Qin’s biggest challenge is finding the right people to join the firm. He now employs about 20 people.

He’s interviewed or trialed many people out of big funds like Citadel, Millennium and Two Sigma.

He respects their financial acumen, noting that he’s never worked in the finance industry; he acknowledges it’s not a world he knows: “I dropped out of uni.”

But the embryonic nature of crypto means traders from such places can’t operate successfully, because they’re used to sophisticated custody, fund administration, accounting, and all the other processes that support trading.

“It’s not enough to be a good trader,” Qin said, because people have to invent the tools as they go along. “You also need to be an engineer, a risk manager, and an accountant. You have to be an entrepreneur.”

He does believe, however, that firms like Virgil are creating bridges between the worlds of finance and crypto.

But the culture is different. Hedge funds teach their people to compete for bonuses; it’s dog eat dog. Crypto is still in a building phase, and such rivalries are counterproductive.

“There’s too many challenges in crypto,” he said. “We need to collaborate.”

And he wants to keep people focused just on trading, and not get distracted by other shiny opportunities. Firms in crypto can do far more than they might in finance: be an exchange, a market maker, a broker, an investment bank, all in one.

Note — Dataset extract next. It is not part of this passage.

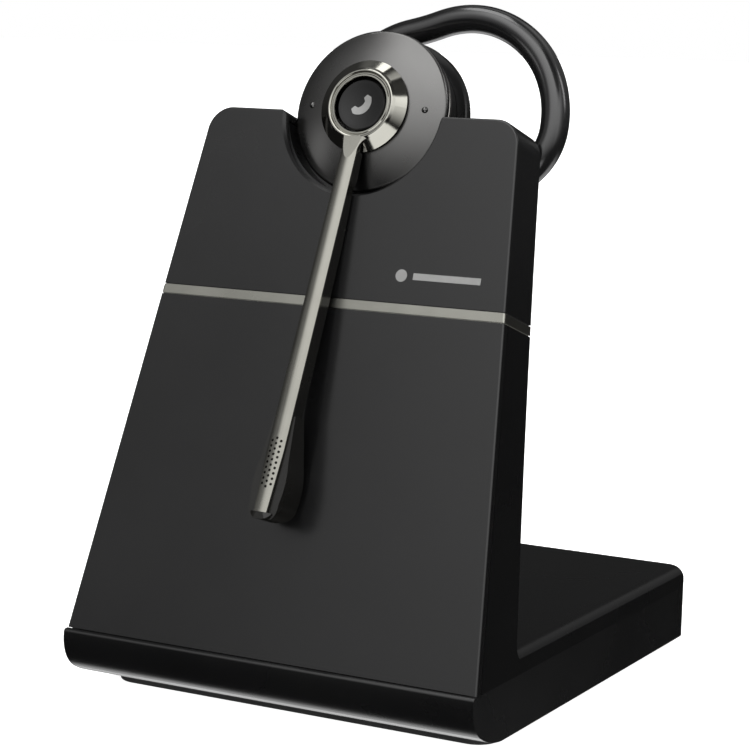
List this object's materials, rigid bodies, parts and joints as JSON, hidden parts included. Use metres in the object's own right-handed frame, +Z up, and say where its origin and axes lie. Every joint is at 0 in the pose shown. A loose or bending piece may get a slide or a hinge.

For Qin that risks distraction. “Virgil is the longest-running quant in crypto because we just do trading,” he said.

He’s 23 now and running one of the biggest funds in blockchain finance. Surely he must be tempted by detours?

“My parents wanted me to be a physicist,” he said. “They weren’t too happy when I told them I had quit uni to do this crypto thing. Who knows, maybe someday I’ll complete my degree. But what I really want to do is trade crypto.”